Comparative Analysis of Agent-Oriented Task Assignment and Path Planning Algorithms Applied to Drone Swarms

Autonomous drone swarms are a burgeoning technology with significant applications in the field of mapping, inspection, transportation and monitoring. To complete a task, each drone has to accomplish a sub-goal within the context of the overall task at hand and navigate through the environment by avoiding collision with obstacles and with other agents in the environment. In this work, we choose the task of optimal coverage of an environment with drone swarms where the global knowledge of the goal states and its positions are known but not of the obstacles.
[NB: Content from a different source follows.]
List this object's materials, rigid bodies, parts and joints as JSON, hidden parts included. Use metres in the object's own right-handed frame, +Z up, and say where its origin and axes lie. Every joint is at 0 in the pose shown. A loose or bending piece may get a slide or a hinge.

The drones have to choose the Points of Interest (PoI) present in the environment to visit, along with the order to be visited to ensure fast coverage. We model this task in a simulation and use an agent-oriented approach to solve the problem. We evaluate different policy networks trained with reinforcement learning algorithms based on their effectiveness, i.e. time taken to map the area and efficiency, i.e. computational requirements. We couple the task assignment with path planning in an unique way for performing collision avoidance during navigation and compare a grid-based global planning algorithm, i.e. Wavefront and a gradient-based local planning algorithm, i.e. Potential Field. We also evaluate the Potential Field planning algorithm with different cost functions, propose a method to adaptively modify the velocity of the drone when using the Huber loss function to perform collision avoidance and observe its effect on the trajectory of the drones. We demonstrate our experiments in 2D and 3D simulations.